After they picked up Mr. Sit's machine, they rode back and found Ms. Levac. "She saw us and I stopped, and she said, 'You've got to help me.' And I said, 'I'll help you; I'll take you to the first house we can get you into."
The Schrams' house was just 400 metres down the road, but a world away in whiteout conditions. By this point, Ms. Levac "was so cold; her eyes were all iced up … She was just a mess," Ms. Horton said.
When the door opened and the near-frozen woman stepped inside, she could barely sit down, but as she did, "she said, 'I'm six months pregnant,' and I was like, 'Are you freaking kidding me?' " Ms. Horton said.

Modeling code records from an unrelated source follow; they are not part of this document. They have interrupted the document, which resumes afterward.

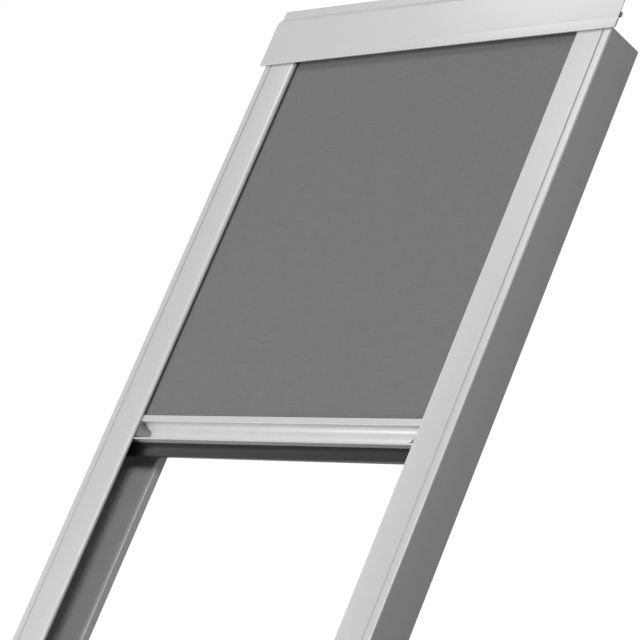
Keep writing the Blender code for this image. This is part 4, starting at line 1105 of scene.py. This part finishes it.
def noise(vector, size, detail=2.0, roughness=0.5, seed=0.0):
    """A noise value whose spots are about size metres across; seed moves the pattern."""
    shift = (seed, seed * 0.7, seed * 1.3)
    moved = add_between("ShaderNodeVectorMath", (vector, shift), {"operation": "ADD"})[0]
    node = add(vector.id_data, "ShaderNodeTexNoise", Vector=moved, Scale=1.0 / size,
               Detail=detail, Roughness=roughness)
    return node.outputs["Fac"]


def stretched(vector, factors):
    """A vector scaled part by part, which stretches a pattern where the factor is small."""
    return add_between("ShaderNodeVectorMath", (vector, factors), {"operation": "MULTIPLY"})[0]

# %% Begin a group
def new_group(name, outputs, **inputs):
    """An empty shader node group, what it is given (a vector at least) and what it puts out."""
    group = bpy.data.node_groups.new(name, "ShaderNodeTree")
    group.interface.new_socket("Vector", in_out="INPUT", socket_type=VECTOR)
    for socket_name, default in inputs.items():
        kind = VECTOR if isinstance(default, tuple) else FLOAT
        socket = group.interface.new_socket(socket_name, in_out="INPUT", socket_type=kind)
        socket.default_value = default
    for socket_name in outputs:
        group.interface.new_socket(socket_name, in_out="OUTPUT", socket_type=FLOAT)
    given, result = (group.nodes.new(f"NodeGroup{side}") for side in ("Input", "Output"))
    return group, given.outputs, result.inputs

# %% Soft clouds and drawn lines
clouds_group, given, result = new_group("Soft clouds", ["Factor"], Amount=0.03)
large = noise(given["Vector"], 0.22)
small = noise(given["Vector"], 0.035, detail=3.0, seed=4.1)
both = maths("MULTIPLY_ADD", small, 0.4, maths("MULTIPLY", large, 0.6))
swing = maths("MULTIPLY", maths("SUBTRACT", both, 0.5), given["Amount"])
plug(result["Factor"], maths("MULTIPLY_ADD", swing, 2.0, 1.0))

lines_group, given, result = new_group(
    "Drawn lines", ["Height", "Factor"], Stretch=(1.0, 0.01, 1.0), Fineness=0.0006)
scaled = add(lines_group, "ShaderNodeVectorMath", {"operation": "SCALE"},
             Vector=stretched(given["Vector"], given["Stretch"]),
             Scale=maths("DIVIDE", 1.0, given["Fineness"])).outputs[0]
fine = noise(scaled, 1.0)
broad = noise(scaled, 6.0, detail=1.0, seed=2.3)
plug(result["Height"], fine)
plug(result["Factor"], maths("MULTIPLY_ADD", fine, 0.5, maths("MULTIPLY", broad, 0.5)))

# %% Edge wear, painted light and shade, and dust
# The first output paints worn rounds lighter, partly as wear and partly as a painted highlight, and
# the grip's floor lighter as painted light.  The mark below 0 gives the second output: painted
# shade.
wear_and_light_group, given, result = new_group("Edge wear and painted light", ["Mask", "Painted shade"], Patchiness=0.5)
mark = add(wear_and_light_group, "ShaderNodeAttribute", {"attribute_name": "worn"}).outputs["Fac"]
patches = spread(noise(given["Vector"], 0.03, 3.0), 0.4, 0.62)
uneven = maths("MULTIPLY", patches, given["Patchiness"])
rest = maths("SUBTRACT", 1.0, given["Patchiness"])
plug(result["Mask"], maths("MULTIPLY", mark, maths("ADD", uneven, rest)))
plug(result["Painted shade"], maths("MAXIMUM", maths("MULTIPLY", mark, -1.0), 0.0))

dust_group, given, result = new_group("Dust", ["Mask"], Amount=0.2)
normal = add(dust_group, "ShaderNodeNewGeometry").outputs["Normal"]
upward = add(dust_group, "ShaderNodeSeparateXYZ", Vector=normal).outputs["Z"]
facing = spread(upward, 0.3, 0.95)
drift = spread(noise(given["Vector"], 0.06, 5.0, 0.65), 0.35, 0.75)
specks = spread(noise(given["Vector"], 0.0016), 0.45, 0.7)
mottled = maths("MULTIPLY", drift, maths("MULTIPLY_ADD", specks, 0.6, 0.4))
plug(result["Mask"], maths("MULTIPLY", maths("MULTIPLY", facing, mottled), given["Amount"]))

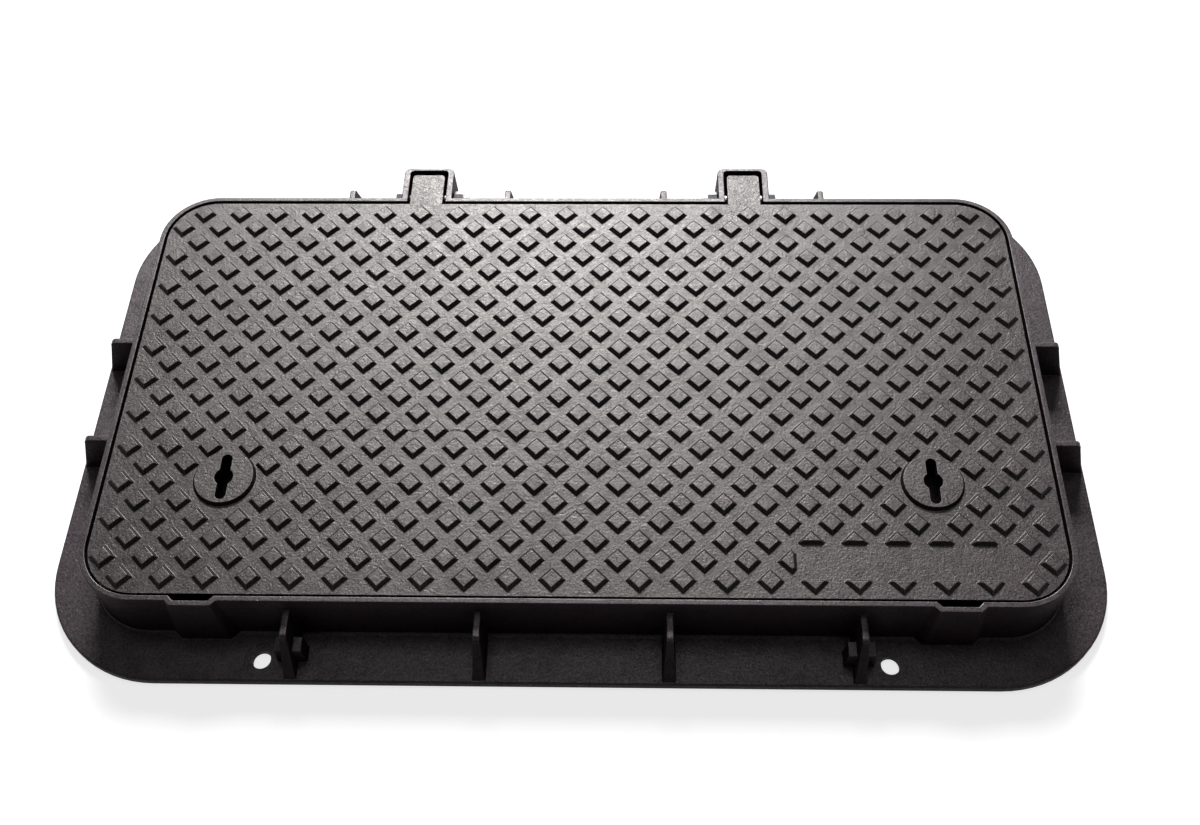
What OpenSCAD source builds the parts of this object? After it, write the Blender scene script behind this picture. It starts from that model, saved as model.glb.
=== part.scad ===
// Hinged access cover: a studded cast-iron cover that swings up on two bolts
// from a cast-iron frame with a wide bolting flange.
// Millimetres, +Z up. The origin is the centre of the frame's underside.
// The hinges are on the +Y side. The cover is drawn closed.

/* [Cover plate] */
// Length of the cover, along the hinge side
cover_l = 912; // [840:1:1000]
// Width of the cover, front to rear, without its tongues
cover_w = 473; // [460:1:560]
// Corner radius of the cover
cover_r = 50; // [35:1:70]
// Thickness of the plate between the ribs
plate_t = 8; // [6:0.5:12]
// Height of the upright land round the plate's edge
land_h = 3.5; // [2:0.5:4]
// Set-in of the skirt from the plate's edge
skirt_in = 4.5; // [4:0.5:8]
// Depth of the cover from its top plane to the foot of the skirt
cover_depth = 29.8; // [27:0.1:36]
// Thickness of the skirt at its foot
skirt_t = 7; // [5:0.5:10]
// Growth in thickness of the skirt up to the plate
skirt_draft = 3; // [1:0.5:4]
// Depth of the ribs below the plate
rib_h = 17; // [10:0.5:19]
// Thickness of the ribs
rib_t = 7; // [5:0.5:12]
// Distance of the two long ribs from the middle
rib_y = 78; // [60:1:84]

/* [Studs] */
// Distance between neighbouring stud centres in a row
stud_pitch = 40; // [36:1:44]
// Height of the studs and of the key discs
stud_h = 4; // [2:0.5:6]
// Width of a stud across its flats, at its foot
stud_foot = 18.5; // [14:0.1:19.5]
// Width of a stud across its flats, on top
stud_top = 12.5; // [8:0.1:13.5]
// Left end of the bare panel
panel_x0 = 205; // [190:1:220]
// Right end of the bare panel
panel_x1 = 405; // [300:1:410]
// Depth of the bare panel, front to rear
panel_w = 35; // [30:1:40]

/* [Key discs] */
// Distance of each key disc from the middle, sideways
key_x = 340; // [330:1:350]
// Distance of the key discs from the middle, towards the front
key_y = 115.5; // [112:0.5:125]
// Diameter of a key disc, at its foot
disc_d = 61; // [58:1:64]
// Diameter of a key disc, on top
disc_top = 56.5; // [52:0.5:57.5]
// Round middle of the keyhole
keyhole_d = 18; // [14:0.5:24]
// Length of the keyhole's slot
slot_l = 49; // [40:1:50]
// Width of the keyhole's slot
slot_w = 10; // [6:0.5:12]
// Thickness of the disc over the key chamber
bridge_t = 10; // [8:0.5:12]
// Inside diameter of the key chamber
chamber_d = 54; // [52:1:56]
// Inside depth of the key chamber
chamber_h = 28; // [20:1:34]
// Thickness of the key chamber's wall
chamber_wall = 5; // [4:0.5:7]
// Thickness of the key chamber's floor
chamber_floor = 5; // [4:0.5:8]

/* [Frame] */
// Height of the frame
frame_h = 75; // [70:1:110]
// Gap between cover and frame at each end
gap_end = 3; // [2:0.5:5]
// Gap between cover and frame at the front
gap_front = 1.5; // [1.5:0.5:4]
// Gap between cover and frame at the rear
gap_rear = 3.5; // [3.5:0.5:5]
// Width of the rim's top
rim_t = 5.5; // [4.5:0.5:9]
// Flare of the outer wall from rim to foot
wall_flare = 2; // [0:0.5:5]
// Radius where the wall meets the flange
foot_r = 4; // [2:0.5:7]
// Play between the skirt's foot and the seat
seat_gap = 0.2; // [0.1:0.1:1]
// Width of the seat that carries the cover
seat_w = 24; // [18:1:32]
// Thickness of the seat at its inner edge
seat_t = 7; // [5:0.5:10]
// Extra thickness of the seat at the wall
seat_root = 8; // [0:0.5:12]
// Length of the flange
flange_l = 1024; // [1010:1:1160]
// Width of the flange, front to rear
flange_w = 590; // [588:1:700]
// Corner radius of the flange
flange_r = 117; // [90:1:130]
// Thickness of the flange
flange_t = 10; // [8:0.5:14]
// Radius of the flange's upper edge
flange_edge_r = 2; // [1:0.5:4]

/* [Flange bolt holes] */
// Distance between the hole centres, sideways
hole_dx = 590; // [560:1:600]
// Distance of the hole centres from the flange's front and rear edges
hole_in = 21.5; // [20:0.5:23]
// Diameter of the bolt holes
hole_d = 18; // [14:0.5:22]
// Diameter of the dressed seat round each hole
spot_d = 31; // [28:1:33]
// Depth of the dressed seat round each hole
spot_h = 0.8; // [0.4:0.1:2]

/* [Gussets] */
// Distance of the inner front and rear gussets from the middle
gusset_x1 = 88.3; // [60:0.1:110]
// Distance of the outer front and rear gussets from the middle
gusset_x2 = 265; // [250:1:272]
// Distance of the end gussets from the middle
gusset_y = 60; // [40:1:120]
// Drop from the rim to the top of the gussets
gusset_drop = 17; // [10:0.5:24]
// Reach of the front and rear gussets' top from the inside of the wall
gusset_run = 35; // [26:0.5:40]
// Reach of the end gussets' top from the inside of the wall
end_run = 38; // [28:0.5:42]
// Thickness of the gussets on top
gusset_t = 6.5; // [4:0.5:9]
// Growth in thickness of the gussets down to the flange
gusset_grow = 5; // [1:0.5:8]
// Radius of the gussets' outer corner
gusset_r = 6; // [2:0.5:8]
// Width of the cross block on each outer gusset
block_w = 26; // [16:1:30]
// Thickness of the cross block
block_t = 15; // [8:1:16]
// Distance of the cross block from the inside of the wall
block_u = 22.5; // [18:0.5:24]
// Height of the cross block above the flange
block_h = 25; // [12:1:30]
// Growth in width of the cross block down to the flange
block_grow = 2; // [0.5:0.5:4]

/* [Lever notches] */
// Distance of the front lever notches from the middle
notch_x = 350; // [330:1:360]
// Width of a notch at its floor
notch_floor = 32; // [24:1:40]
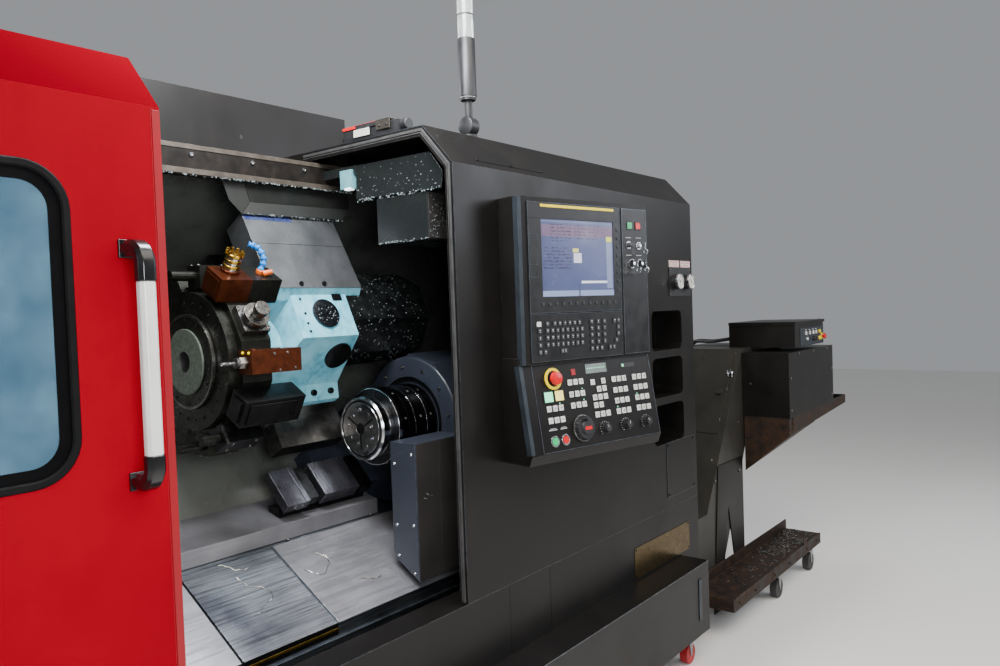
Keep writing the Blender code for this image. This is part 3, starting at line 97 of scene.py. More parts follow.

By Tuesday afternoon, the weather had yet to clear and her boyfriend had yet to reach her, but Ms. Levac sounded none the worse for wear. She and the Schrams had returned to the car and, by breaking the window, rescued Sasha.
"They gave me warm clothes and a nice couch and fed my dog and they fed me," she said, adding that her baby has been active, too. "They're just angels, thank goodness."
Ms. Levac said she looks forward to returning to her new friends' home next summer and using the swimming pool.